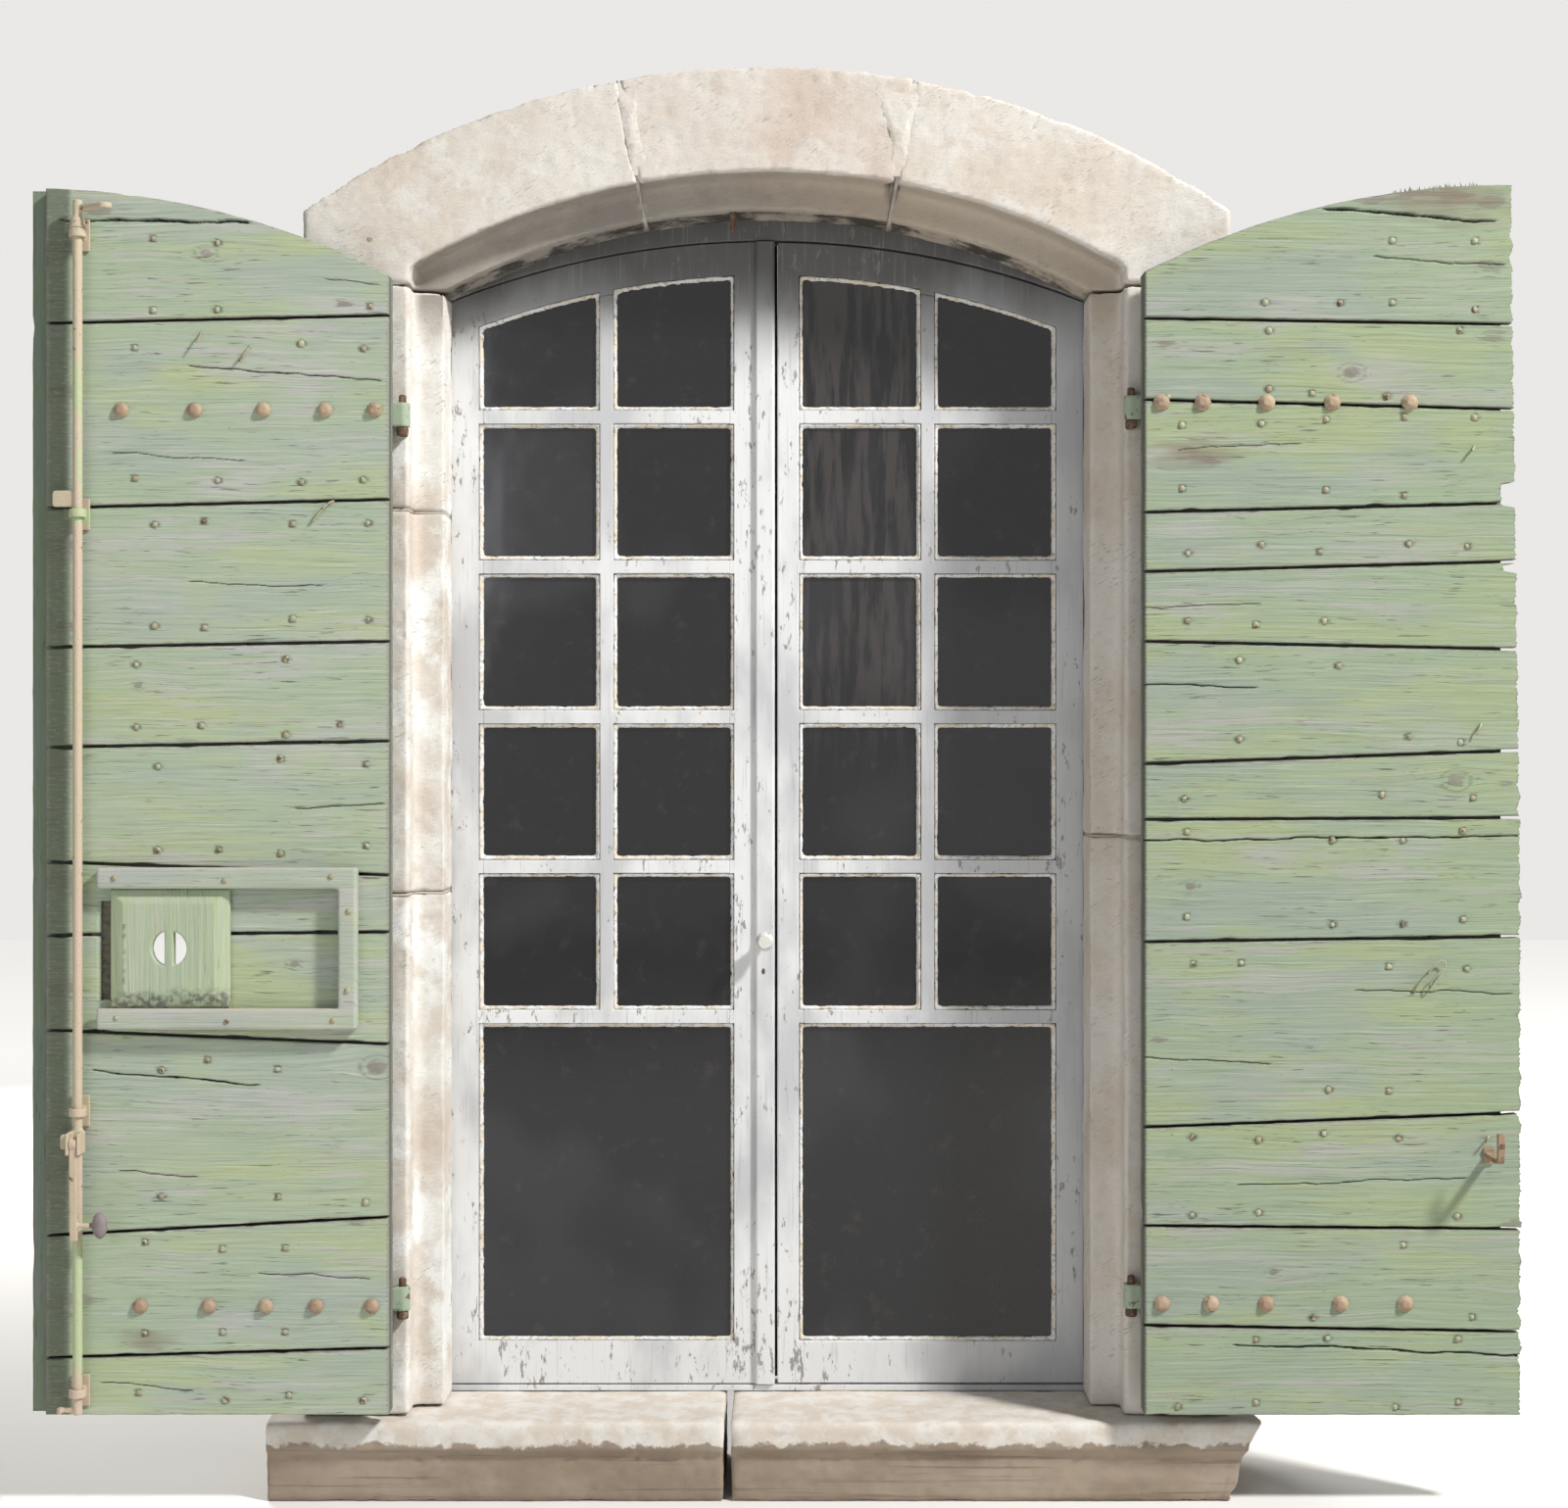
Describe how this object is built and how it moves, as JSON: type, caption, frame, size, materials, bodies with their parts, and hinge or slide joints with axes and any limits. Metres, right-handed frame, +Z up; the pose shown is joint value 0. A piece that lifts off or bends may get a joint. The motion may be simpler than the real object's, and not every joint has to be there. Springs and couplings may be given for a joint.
{
  "type": "window shutters",
  "caption": "Pair of old boarded window shutters hung on an arched stone surround with its glazed casement window, a peep hatch and an espagnolette bolt.",
  "frame": {"origin": "middle of the sill's underside in the plane of the surround's face", "axes": "+X to the right seen from outside, +Y into the wall, +Z up"},
  "size_m": [2.44, 0.4059, 2.386],
  "materials": {
    "limestone": "tooled and pitted pale limestone, stained and worn at its arrises",
    "green_paint": "pale grey-green paint worn thin over weathered boards",
    "rusty_iron": "forged iron with brown rust and remains of cream paint",
    "painted_iron": "forged iron under the boards' green paint",
    "white_paint": "flaking grey-white paint on timber",
    "putty": "cracked cream linseed putty",
    "window_glass": "thin drawn glass, slightly dirty"
  },
  "bodies": {
    "surround": {"sill_stone_left": "limestone", "sill_stone_right": "limestone", "left_jamb_stone_1": "limestone", "left_jamb_stone_2": "limestone", "left_jamb_stone_3": "limestone", "right_jamb_stone_1": "limestone", "right_jamb_stone_2": "limestone", "left_arch_stone": "limestone", "right_arch_stone": "limestone", "keystone": "limestone", "hook_keeper": "rusty_iron", "left_pintles": "rusty_iron", "right_pintles": "rusty_iron", "window_frame": "white_paint", "frame_hinges": "white_paint"},
    "left_casement": {"left_casement_sash": "white_paint", "left_casement_bars": "white_paint", "left_casement_panes": "window_glass", "left_casement_putty": "putty", "left_casement_hinges": "white_paint", "window_knob": "white_paint"},
    "right_casement": {"right_casement_sash": "white_paint", "right_casement_bars": "white_paint", "right_casement_panes": "window_glass", "right_casement_putty": "putty", "right_casement_hinges": "white_paint"},
    "left_shutter": {"left_board_01": "green_paint", "left_board_02": "green_paint", "left_board_03": "green_paint", "left_board_04": "green_paint", "left_board_05": "green_paint", "left_board_06": "green_paint", "left_board_07": "green_paint", "left_board_08": "green_paint", "left_board_09": "green_paint", "left_board_10": "green_paint", "left_outer_boards": "green_paint", "left_straps": "painted_iron", "left_strap_bolts": "rusty_iron", "hatch_battens": "green_paint", "rod_guides": "rusty_iron"},
    "right_shutter": {"right_board_01": "green_paint", "right_board_02": "green_paint", "right_board_03": "green_paint", "right_board_04": "green_paint", "right_board_05": "green_paint", "right_board_06": "green_paint", "right_board_07": "green_paint", "right_board_08": "green_paint", "right_board_09": "green_paint", "right_board_10": "green_paint", "right_board_11": "green_paint", "right_board_12": "green_paint", "right_outer_boards": "green_paint", "right_straps": "painted_iron", "right_strap_bolts": "rusty_iron", "handle_catch": "rusty_iron"},
    "hatch": {"hatch_panel": "green_paint"},
    "espagnolette": {"espagnolette_rod": "rusty_iron"},
    "handle": {"espagnolette_handle": "rusty_iron"}
  },
  "joints": [
    {"name": "left_shutter_swing", "type": "hinge", "parent": "surround", "child": "left_shutter", "pos_m": [-0.604, -0.0129, 1], "axis": [0, 0, 1], "range_deg": [0, 180]},
    {"name": "right_shutter_swing", "type": "hinge", "parent": "surround", "child": "right_shutter", "pos_m": [0.604, -0.0129, 1], "axis": [0, 0, -1], "range_deg": [0, 180]},
    {"name": "left_casement_swing", "type": "hinge", "parent": "surround", "child": "left_casement", "pos_m": [-0.5485, 0.2128, 1], "axis": [0, 0, 1], "range_deg": [0, 95]},
    {"name": "right_casement_swing", "type": "hinge", "parent": "surround", "child": "right_casement", "pos_m": [0.5485, 0.2128, 1], "axis": [0, 0, -1], "range_deg": [0, 95]},
    {"name": "hatch_slide", "type": "slide", "parent": "left_shutter", "child": "hatch", "axis": [1, 0, 0], "range_m": [0, 0.177]},
    {"name": "espagnolette_turn", "type": "hinge", "parent": "left_shutter", "child": "espagnolette", "pos_m": [-1.119, -0.0949, 0.6], "axis": [0, 0, 1], "range_deg": [-20, 30]},
    {"name": "handle_lift", "type": "hinge", "parent": "espagnolette", "child": "handle", "pos_m": [-1.119, -0.1159, 0.608], "axis": [-1, 0, 0], "range_deg": [0, 90]}
  ]
}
::::::::::
GOAL:
Gather and return every line that holds the string "with".

EXERCISE RESULT:
Describe how this object is built and how it moves, as JSON: type, caption, frame, size, materials, bodies with their parts, and hinge or slide joints with axes and any limits. Metres, right-handed frame, +Z up; the pose shown is joint value 0. A piece that lifts off or bends may get a joint. The motion may be simpler than the real object's, and not every joint has to be there. Springs and couplings may be given for a joint.
  "caption": "Pair of old boarded window shutters hung on an arched stone surround with its glazed casement window, a peep hatch and an espagnolette bolt.",
    "rusty_iron": "forged iron with brown rust and remains of cream paint",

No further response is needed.